This is Part Five of a Nine Part Series
All Wednesday I was a bunch of twisted nerves. Thankfully two important meetings got cancelled. I was not prepared for either and thanked God for getting me off the hook. The note had been sent to Mrs. H and now I had to wait on her response. Time flows with a dreamlike slowness when you are waiting for a denouement that you fear may be unpleasant. I thought about her reaction to my note and what her response might be. If only there was any way I could fast forward to the time I was at home in the evening with J and know that answer right now.
In the meanwhile, my friends had tapped into their individual networks to help me formulate my strategy as far as meeting with the teacher. They had given me ideas on opening lines, meeting agenda and closing notes. It ranged all the way from bitter, caustic and sarcastic to completely cold, professional and business like. There was a lot overwrought, hyper-anxious, over-protective mother between the two extremes. I felt grateful for these people who had come into my life within the last four or five years and now formed the warm, comforting envelope of friendship and support I needed to raise a child alone in a foreign country.
Some were immigrants like me even if not nearly as new. Others were able to trace their roots back to the Mayflower. Their families had heard my story and were rooting for me like people generally root for the victim and the underdog. In a way this whole episode was like a mirror being held up to middle America and the red state stereotype.
K, a white co-worker who grew up in New York said "This is clearly a case of a redneck teacher person who needs to be taught a lesson. When I told my husband his jaw dropped to the floor. My mom could not believe this stuff happens in this day and age." There was a lot of guilt, angst and anger in how the reflection was being viewed depending on the vantage point of the viewer. In the last three days I had been reminded that I lived in a place so backward that I should have seen this coming sooner than later. The same people were quick to point out that living in a bigger city was no guarantee that racism would not exist. It might afford me the strength that comes from numbers - it would not be one J against all of them.
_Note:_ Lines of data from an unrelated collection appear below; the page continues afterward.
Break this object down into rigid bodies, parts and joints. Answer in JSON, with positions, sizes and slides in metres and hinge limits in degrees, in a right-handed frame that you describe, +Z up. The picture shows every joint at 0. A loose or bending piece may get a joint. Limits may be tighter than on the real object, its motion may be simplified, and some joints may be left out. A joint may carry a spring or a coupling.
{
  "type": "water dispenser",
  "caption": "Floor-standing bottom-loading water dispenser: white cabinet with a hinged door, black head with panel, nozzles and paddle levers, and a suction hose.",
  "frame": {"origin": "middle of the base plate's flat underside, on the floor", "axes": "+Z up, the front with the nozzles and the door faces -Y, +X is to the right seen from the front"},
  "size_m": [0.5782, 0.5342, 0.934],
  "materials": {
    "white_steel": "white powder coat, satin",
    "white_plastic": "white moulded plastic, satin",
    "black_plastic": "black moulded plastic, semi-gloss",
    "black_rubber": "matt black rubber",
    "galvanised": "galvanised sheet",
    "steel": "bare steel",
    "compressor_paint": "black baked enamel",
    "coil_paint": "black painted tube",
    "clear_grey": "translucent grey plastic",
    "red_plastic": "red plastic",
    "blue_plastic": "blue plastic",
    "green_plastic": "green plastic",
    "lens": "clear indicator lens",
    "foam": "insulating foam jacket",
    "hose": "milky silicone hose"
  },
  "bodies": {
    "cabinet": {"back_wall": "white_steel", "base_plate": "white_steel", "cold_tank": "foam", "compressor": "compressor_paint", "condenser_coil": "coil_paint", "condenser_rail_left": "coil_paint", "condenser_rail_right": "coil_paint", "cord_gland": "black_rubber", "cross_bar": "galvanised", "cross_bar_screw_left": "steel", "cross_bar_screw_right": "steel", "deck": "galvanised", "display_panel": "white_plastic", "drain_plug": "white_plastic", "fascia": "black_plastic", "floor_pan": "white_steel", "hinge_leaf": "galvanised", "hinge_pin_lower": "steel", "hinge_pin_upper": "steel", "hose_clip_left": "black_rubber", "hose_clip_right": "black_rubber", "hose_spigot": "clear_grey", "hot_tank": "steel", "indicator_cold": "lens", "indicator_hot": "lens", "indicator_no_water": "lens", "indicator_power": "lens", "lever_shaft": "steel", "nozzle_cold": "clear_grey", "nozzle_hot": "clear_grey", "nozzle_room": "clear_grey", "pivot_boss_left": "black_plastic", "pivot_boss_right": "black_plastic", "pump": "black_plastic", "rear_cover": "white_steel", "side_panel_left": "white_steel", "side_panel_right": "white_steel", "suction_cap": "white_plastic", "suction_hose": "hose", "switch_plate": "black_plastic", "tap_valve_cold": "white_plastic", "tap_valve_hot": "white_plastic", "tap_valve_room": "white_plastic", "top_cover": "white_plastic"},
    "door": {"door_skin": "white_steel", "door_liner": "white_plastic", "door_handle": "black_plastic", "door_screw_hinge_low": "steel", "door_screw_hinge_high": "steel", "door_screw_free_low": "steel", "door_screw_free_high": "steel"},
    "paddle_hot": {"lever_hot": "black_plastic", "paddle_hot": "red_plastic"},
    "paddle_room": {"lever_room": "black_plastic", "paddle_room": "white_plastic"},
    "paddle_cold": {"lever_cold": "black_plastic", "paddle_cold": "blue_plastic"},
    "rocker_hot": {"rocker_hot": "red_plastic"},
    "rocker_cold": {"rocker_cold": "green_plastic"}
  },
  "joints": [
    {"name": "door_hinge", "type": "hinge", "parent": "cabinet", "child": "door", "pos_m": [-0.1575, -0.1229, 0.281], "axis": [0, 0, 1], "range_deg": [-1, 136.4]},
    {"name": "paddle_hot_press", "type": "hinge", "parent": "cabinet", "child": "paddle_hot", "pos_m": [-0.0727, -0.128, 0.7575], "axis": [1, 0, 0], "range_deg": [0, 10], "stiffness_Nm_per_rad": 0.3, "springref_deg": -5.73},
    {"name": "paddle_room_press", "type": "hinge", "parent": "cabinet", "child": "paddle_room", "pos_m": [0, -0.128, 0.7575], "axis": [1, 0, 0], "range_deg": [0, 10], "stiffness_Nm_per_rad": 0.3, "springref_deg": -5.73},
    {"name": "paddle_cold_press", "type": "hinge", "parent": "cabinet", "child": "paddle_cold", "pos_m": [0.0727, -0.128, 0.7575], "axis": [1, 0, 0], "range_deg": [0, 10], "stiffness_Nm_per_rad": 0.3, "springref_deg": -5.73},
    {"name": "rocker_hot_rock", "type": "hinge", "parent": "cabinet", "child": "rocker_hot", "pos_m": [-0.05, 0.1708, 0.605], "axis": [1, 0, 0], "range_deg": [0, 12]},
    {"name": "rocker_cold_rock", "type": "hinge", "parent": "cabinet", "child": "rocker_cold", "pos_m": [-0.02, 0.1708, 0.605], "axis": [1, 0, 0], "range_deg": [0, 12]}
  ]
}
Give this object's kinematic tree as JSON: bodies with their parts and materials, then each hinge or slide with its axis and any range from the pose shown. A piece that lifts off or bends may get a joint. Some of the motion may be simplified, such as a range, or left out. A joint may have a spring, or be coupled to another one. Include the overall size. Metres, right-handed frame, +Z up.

Wednesday was the day J was supposed to share her favorite book with her class. As with the toy she had struggled to find the happy medium between a very Christmassy crowd pleaser and her "real" favorite book which currently happens to an illustrated Life of The Buddha. After much deliberation she picked a book that she had actually enjoyed a lot a year ago - Strega Nona. I knew better than to ask why The Buddha book would not be going to school.
For a month now, I have been bellyaching to my boss about one of our vendors and how they need to meet with our team in person so we can reach a common understanding of what ails our interface with them. My wish was granted on Wednesday.Their team had come to town from Chicago. I had K run my meeting because I was too disoriented to do so myself.
At around 2:30, while telling their "VP of Operations" that we preferred to identify all their system and process gaps at our end and drive the time lines for fixing them, my mind had started to wander dangerously. I was thinking how little people in little companies were given grandiose epithets to compensate for all manner of littleness and how by extension Mrs H could call herself COO of Kindergarten Room 3 - maybe she thought of herself in those terms. I was glad my boss had a conflict and could not be here for this meeting because he would have noticed how distracted I was. I don't recall any other time when I had been so distracted at work and all this over a kindergarten project.
Glancing at my watch, I knew J would be back home now and I wanted desperately to talk with her. In the background over the chaos in my head, I could hear the VP voice his many concerns about the approach I was suggesting but thankfully K and others in the room backed me strongly having gone through much greater pain for far longer than I have. He caved in by 3:00 and I could get out of the conference room to make the call home. The sound of "Yes, Mommy ?" when J answered the phone filled me with a rush of cold fear.